Newport’s reporting for Crux has been the subject of 13 media council complaints since 2020, eight of which were upheld. For comparison, RNZ and the NZ Herald have each had 10 complaints upheld over the same time period despite running far bigger newsrooms and publishing far more stories.
The media council is a voluntary industry body with 148 full and associate members, ranging from mainstream media to student magazines. It can order members to publish corrections if their stories are found to have breached principles of media ethics.
In a recent ruling, the media council wrote that “continued findings against Crux brings into question its ability to meet and maintain the required high standards.” Crux subsequently left the media council.
Newport told The Spinoff he had been targeted by “vexatious complaints” and that responding to them all was too time-consuming for a one-man operation. He said he would “continue to observe all of the standards of fairness, balance and accuracy” and intended to rejoin the media council when it was practical.
QLDC media advisor Sam White told The Spinoff that Crux “was no longer recognised as a media organisation” due to its decision to withdraw from the media council, “including the obligation to abide by its principles and the oversight NZMC has over media organisations”.
In most of the rulings, the media council found that Newport’s underlying reporting was sound. He breached the rules in follow-up opinion pieces where he mixed fact with comment or used speculative phrasing to imply things that he couldn’t prove, relying on words like “appears”, “might” and “seems”.
Asked if he had any regrets about his reporting in the wake of the media council rulings, Newport said “not factually. I think tone-wise, yes… If my writing sometimes comes across as frustrated I wouldn’t deny that”.
Newport launched Crux Media in 2018. He was a senior journalist who had worked internationally and most recently served as a Queenstown-based reporter for RNZ. He’d become disheartened with the fluffy nature of local news and hoped he could develop a business model to sustain hard-hitting local investigative journalism.
It started well. Crux built an online audience, expanded to a team of three full-time reporters and a dedicated sales team. It secured $277,450 from the Public Interest Journalism fund and launched a video production arm which produced 80 mini-documentaries. It all came crashing down when the PIJF money ran out and Crux failed to secure some NZ on Air funding Newport had been hoping for.
In November 2024, he announced that Crux would go into “hibernation”. The staff all left or were laid off and the website was archived. Newport pivoted the operation to a low-cost Substack model with just one employee – himself.

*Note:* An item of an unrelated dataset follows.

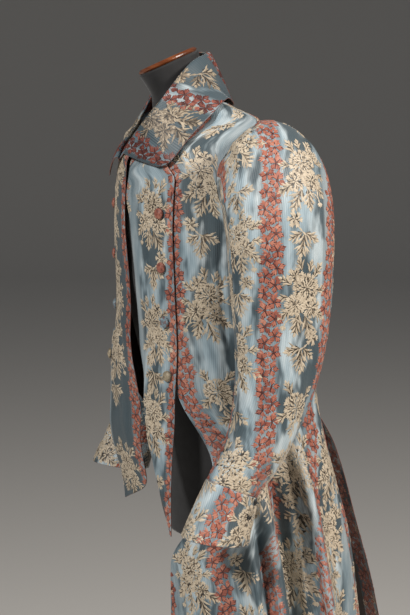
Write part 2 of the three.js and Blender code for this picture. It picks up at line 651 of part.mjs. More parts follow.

“That was the magic moment because people realised we weren’t bluffing. We really had lost all our government money and we couldn’t get advertising. So the money poured in… we were absolutely rescued by our readers,” he says. The Substack has “just under a thousand” paying subscribers, which he says is enough to pay him “a good comfortable living”.
Newport sees Queenstown as a money-spinning boom town run by a cabal of well-connected business and political leaders who aren’t used to combative media. “It’s still deals on golf courses, it’s still who you know, and that’s not the New Zealand that I particularly want to live in,” he says. “I think what I’ve uncovered is that in Queenstown, and probably throughout the rest of New Zealand, there is little to no accountability with our local government.”
His audience, he says, are the newcomers and forward-thinkers who conflict with the old guard. “They are smart, educated, they came to Queenstown, because they had some money, but they wanted a better society… it wasn’t just the mountains and the lakes they wanted, they wanted a bit of a new type of enlightened democracy. So Crux appealed to them.”
He holds deep grudges against some councillors, staff and former mayors. He claims the council’s decision to buy ads with competitor Mountain Scene rather than Crux “has amounted, in effect, to censorship.” In March, he published an article naming everyone who had liked a post on LinkedIn celebrating a media council decision against Crux, labelling them as “against transparency”. That article led to another media council ruling against Crux.
At the 2022 local body elections, Newport made the highly unconventional move of running for a seat on the Queenstown Lakes District Council while continuing to cover the council as a journalist. He finished fifth in the Queenstown-Whakatipu Ward, which elects four councillors. He saw the campaign as an extension of his role as a community advocate but in hindsight says, “I think it would have crossed the line”.
“It was an experiment. I was so frustrated because I thought I was trying everything and nothing was improving much. I thought maybe I could tackle the battle from inside the fence. I know a lot of councillors think that they can only change the system from inside. I think with the benefit of hindsight it wouldn’t have worked, but it was pure frustration,” he says.
In a world where local newspapers are increasingly non-existent, Newport has found a way to financially support himself by investigating local issues. His subscribers evidently see value in his work. But he’s doing it without some of the traditional principles of journalism or the industry body that upholds them.
“Is it right that I’m a one-man crusade?” Newport says. “What’s right and what’s wrong? I’m a journalist.”